After the sudden death of my mother in 2020, I turned to poetry for consolation and to help make sense of what felt incomprehensible. Mary Jo Bang’s Elegy, which traces the first year after her adult son’s death, describes the visceral pain following the unexpected death of a loved one. In “Tragedy,” Bang speaks to the disbelief of the early days of raw grief: “It begins to sink in. Dead / Is dead. Not just not. / Here.” I found understanding in Bang’s poems, which capture the isolation and claustrophobia of grief, and also examine the elegiac form itself: “The role of elegy is / To put a death mask on tragedy, / A drape on the mirror.” Elegy is a book I’m revisiting alongside Denise Riley’s Say Something Back, Betsy Warland’s Bloodroot, Brenda Hillman’s Death Tractates, and Andrea Actis’ Grey All Over, among others as I work on a manuscript about my mother’s death.

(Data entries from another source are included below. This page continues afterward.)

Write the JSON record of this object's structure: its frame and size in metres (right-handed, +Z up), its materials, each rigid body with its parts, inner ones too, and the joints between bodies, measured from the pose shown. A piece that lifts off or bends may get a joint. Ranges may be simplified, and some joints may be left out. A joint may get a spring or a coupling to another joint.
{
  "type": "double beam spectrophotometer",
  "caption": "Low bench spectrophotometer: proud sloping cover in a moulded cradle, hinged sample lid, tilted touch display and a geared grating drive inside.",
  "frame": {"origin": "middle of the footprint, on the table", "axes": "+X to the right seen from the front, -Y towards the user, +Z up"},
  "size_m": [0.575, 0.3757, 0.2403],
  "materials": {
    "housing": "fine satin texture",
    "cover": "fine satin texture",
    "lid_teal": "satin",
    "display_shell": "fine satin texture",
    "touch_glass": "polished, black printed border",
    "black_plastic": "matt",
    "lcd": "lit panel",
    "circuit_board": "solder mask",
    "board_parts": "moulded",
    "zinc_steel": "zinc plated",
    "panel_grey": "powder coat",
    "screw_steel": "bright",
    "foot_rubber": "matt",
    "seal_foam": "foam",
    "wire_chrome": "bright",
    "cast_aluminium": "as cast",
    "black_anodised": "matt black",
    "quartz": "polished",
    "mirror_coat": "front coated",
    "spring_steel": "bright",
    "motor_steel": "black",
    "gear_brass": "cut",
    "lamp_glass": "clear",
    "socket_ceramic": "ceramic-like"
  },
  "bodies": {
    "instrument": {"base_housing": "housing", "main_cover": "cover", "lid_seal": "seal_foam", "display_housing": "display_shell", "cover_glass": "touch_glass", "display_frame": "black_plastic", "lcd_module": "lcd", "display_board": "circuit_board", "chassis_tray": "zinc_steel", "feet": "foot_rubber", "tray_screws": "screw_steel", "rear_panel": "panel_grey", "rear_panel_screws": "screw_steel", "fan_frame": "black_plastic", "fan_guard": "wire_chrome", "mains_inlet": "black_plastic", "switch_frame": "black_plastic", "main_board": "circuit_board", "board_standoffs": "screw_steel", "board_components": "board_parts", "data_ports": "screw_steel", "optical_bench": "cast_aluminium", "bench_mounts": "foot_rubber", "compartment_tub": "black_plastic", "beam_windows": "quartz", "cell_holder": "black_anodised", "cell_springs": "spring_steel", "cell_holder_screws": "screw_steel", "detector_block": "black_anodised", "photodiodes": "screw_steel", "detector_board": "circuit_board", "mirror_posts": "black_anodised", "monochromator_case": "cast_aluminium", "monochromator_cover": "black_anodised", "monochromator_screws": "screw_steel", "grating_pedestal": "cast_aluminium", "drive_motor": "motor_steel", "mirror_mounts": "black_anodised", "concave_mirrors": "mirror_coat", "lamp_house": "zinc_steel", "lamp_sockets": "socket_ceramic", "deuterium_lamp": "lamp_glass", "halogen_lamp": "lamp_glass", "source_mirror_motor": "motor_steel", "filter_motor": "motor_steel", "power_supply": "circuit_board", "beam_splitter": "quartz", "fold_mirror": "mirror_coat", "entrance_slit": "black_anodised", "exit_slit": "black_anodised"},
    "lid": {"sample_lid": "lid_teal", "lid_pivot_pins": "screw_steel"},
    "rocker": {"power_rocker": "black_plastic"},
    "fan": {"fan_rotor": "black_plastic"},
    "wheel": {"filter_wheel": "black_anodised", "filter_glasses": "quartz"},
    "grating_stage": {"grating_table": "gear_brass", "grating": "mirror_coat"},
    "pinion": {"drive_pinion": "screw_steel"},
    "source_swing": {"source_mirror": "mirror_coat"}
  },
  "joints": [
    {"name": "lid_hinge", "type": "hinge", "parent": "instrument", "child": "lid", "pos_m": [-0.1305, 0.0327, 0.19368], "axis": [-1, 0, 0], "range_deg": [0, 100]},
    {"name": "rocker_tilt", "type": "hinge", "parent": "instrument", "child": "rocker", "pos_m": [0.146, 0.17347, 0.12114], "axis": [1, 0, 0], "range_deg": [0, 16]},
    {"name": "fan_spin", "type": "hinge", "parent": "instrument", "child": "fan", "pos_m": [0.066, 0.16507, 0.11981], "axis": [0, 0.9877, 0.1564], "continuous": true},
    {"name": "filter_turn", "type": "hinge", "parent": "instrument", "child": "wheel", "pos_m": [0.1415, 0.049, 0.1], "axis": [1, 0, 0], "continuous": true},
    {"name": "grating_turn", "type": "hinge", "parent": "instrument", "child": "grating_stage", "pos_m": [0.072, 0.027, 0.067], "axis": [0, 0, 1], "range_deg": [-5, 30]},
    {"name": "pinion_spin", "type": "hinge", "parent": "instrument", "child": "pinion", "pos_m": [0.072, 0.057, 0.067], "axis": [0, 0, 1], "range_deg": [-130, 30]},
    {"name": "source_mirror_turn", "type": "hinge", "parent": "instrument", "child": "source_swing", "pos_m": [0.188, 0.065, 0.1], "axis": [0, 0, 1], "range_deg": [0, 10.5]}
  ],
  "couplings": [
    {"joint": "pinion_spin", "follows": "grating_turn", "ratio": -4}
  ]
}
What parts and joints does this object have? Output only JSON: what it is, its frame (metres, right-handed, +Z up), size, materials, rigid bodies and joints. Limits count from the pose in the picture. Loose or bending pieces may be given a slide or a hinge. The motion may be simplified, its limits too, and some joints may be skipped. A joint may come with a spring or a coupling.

A poet or book in translation or in another language

Etel Adnan, Time. Translated by Sarah Riggs (Nightboat, 2019)

I first encountered the work of American-Lebanese poet and painter Etel Adnan when Time won the International Griffin Prize in 2020. The book is translated from French by Sarah Riggs, and unlike Adnan’s other books on my shelf, which are written in prose stanzas, the six poem sequences that make up Time are lineated in short stanzas, envisioned as postcards to poet Khaled Najar, the first of which she received in October of 2003: “my friend Khaled sends me palm tree / postcards because he knows that / Europe is covered in burned petrol.” Adnan’s work is both philosophical and grounded in the historical, especially in reckoning with Israel’s repeated invasions of Beirut. Adnan died in 2021, but poems like “The Arab Apocalypse,” “Jenin,” and “It was Beirut, All Over Again” gained renewed readership during Israel’s most recent bombing of Beirut and genocide in Palestine. Adnan’s work offers a poetics of witness that stands against hopelessness and despair: “let’s not bother to fear those / who insult our insubordination / the conquered will always have the / last word.”

 

Writings

Somewhere in those days unending

I was curled on the couch in boredom

while you moved around the house.

You always went to bed before me,

coming downstairs after your bath

locking the doors, closing the shades

feeding the pets, reminding us

to fill and start the dishwasher.

We begin and end each day in water.

When you let down your hair

its strands were like waves,

and you were a young woman again.

Every time you rest your hand

on the hair at the back of my head

I know you’re there.

A tingling sensation spreads

throughout my body.

You visit when I’m alone

late at night and the border

between our worlds is thinner.

A gossamer veil hangs

between us, and your hand

presses against its membrane.

In the months before your death

I was afraid to be alone,

now I bask in this shiver.

I want to feel your presence,

I want to feel you here with me.

Ghost flower

A single flower at the end of each stalk

thick and waxy, each translucent

stem downward turning,

as if weighed down by its crown.

The ghost plant it fleeting, appears

in the forest just one week a year,

for the rest, it remains underground,

unable to produce its own chlorophyll.

Saprophyte, it feeds on decaying matter,

fungi and dead leaves. I first found

them in the forest at Blanket as a girl,

not knowing their purpose, drawn

to their pale colour, petals flecked

with black and sometimes glowstick pink.

I longed to lift them from the dirt

and dig. One summer I did,

the flowers not keeping their shape.

Their flesh blackened and

turned brittle. I didn’t find them

again, not until I was grown.

Not until you were gone

and Credence pointed them out

on the forest floor,

far from where I last saw

you, lost you, left

you there.

 

Cassidy McFadzean lives in Toronto. She studied poetry at the Iowa Writers’ Workshop and fiction at Brooklyn College. She is the author of three books of poetry, most recently Crying Dress (House of Anansi, 2024). Her fiction has appeared or is forthcoming in Joyland, The Walrus, Hazlitt, and Dead Writers (Invisible Publishing, 2025).